Kevin Donnelly was a college sophomore. Then, he was diagnosed with testicular cancer. Today, he is the proud father of three and has served as a CHN Support Volunteer for more than 20 years. We caught up with Kevin to learn about his journey since treatment.
You were very young when diagnosed. How did that impact you?
When you’re 18, you think you’re indestructible. I was going to college in the fall and had to stay at home and miss time with my friends, but to some degree, it was easier because I was young. Now that I have a family, so much is different.
As the patient, I tried to have a positive attitude going through treatment, so I felt like it was easier for me to have control over others’ reactions. It would have been harder if I was the one coming to the hospital to visit. I think it was harder for my family and friends. It was difficult for them to see me.
I’ll never forget the CHN volunteer who visited me during my time in the hospital. It was so valuable to be able to sit with someone face to face. When I got to my 5th anniversary, I was ready to pay it forward. I’ve been doing that ever since.
You knew you wanted kids, but weren’t sure if it would be possible. What words of wisdom would you share with other guys in a similar position?
After my first surgery, I was supposed to go back to school. Just before I headed back, I had a follow up meeting with my oncologist and the tumor had spread to my lymph nodes. Within 48 hours, I’d started chemo.
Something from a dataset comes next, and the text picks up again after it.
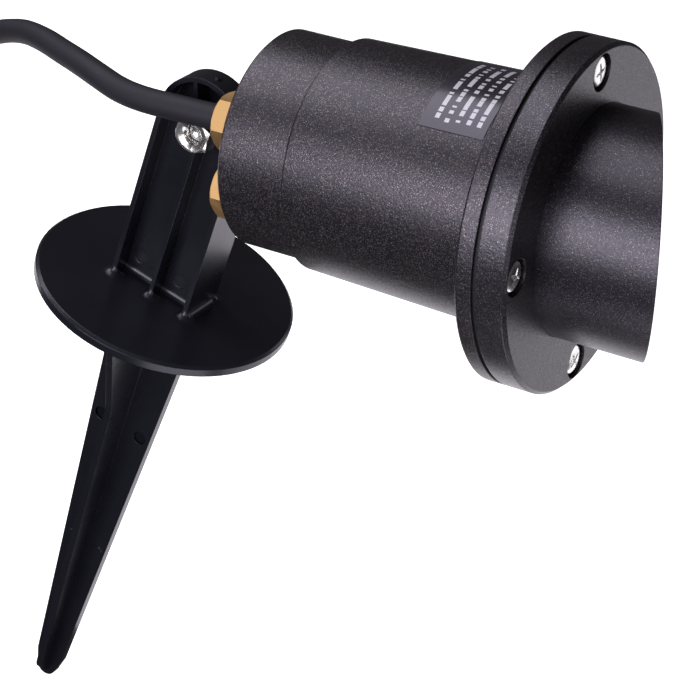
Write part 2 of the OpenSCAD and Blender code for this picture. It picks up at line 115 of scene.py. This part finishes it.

It’s a little different than what an average 19 year old has to deal with.
My second surgery came with the risk of losing the chance to have kids. Things moved so quckly that I didn’t have a chance to consider that possibility, much less bag sperm. When Melissa and I got engaged, we’d talked about wanting to have a family. It was something we both wanted – and a big risk. We were lucky.
My son is now approaching the age I was when I was diagnosed. I tell him to make certain he gets to the doctor. When something’s “off,” be certain you check it out. Take every precaution.
I tell the men I speak with to educate themselves. So much more information is available via the internet and other resources. The reason I found my way to CHN was because someone suggested it to me.
Talk to your doctor. Talk to your oncologist. ASK. ASK. ASK. Understand what the impacts are. Diagnosis and treatment often feel completely out of control, but you control the amount of information you receive. ASK.
What other fears have you faced as a survivor?
I started treatment and had surgery in January of 1990. By the summer, my hair was growing back. I was playing golf. Looking back, it was only a five or six month stretch that I had to get through. But the end of treatment isn’t always the end of cancer. I had my insurance exam this morning. In the back of my mind, I worry about chemo’s impacts on my immune system over time.
Victories or life lessons you might have missed?
I was fortunate that I had a very curable type of cancer and my treatment had a high probability of success. I’ve heard people say that cancer changes their perspective and that’s been true for me. Compared to the fear of not having kids, daily adversity isn’t such a big deal.
I was barely more than 100 pounds, had no hair, sleep disorders, was nauseous all the time – but having cancer so young helped me live in a way that’s not consumed by the small things. That was definitely a positive outcome.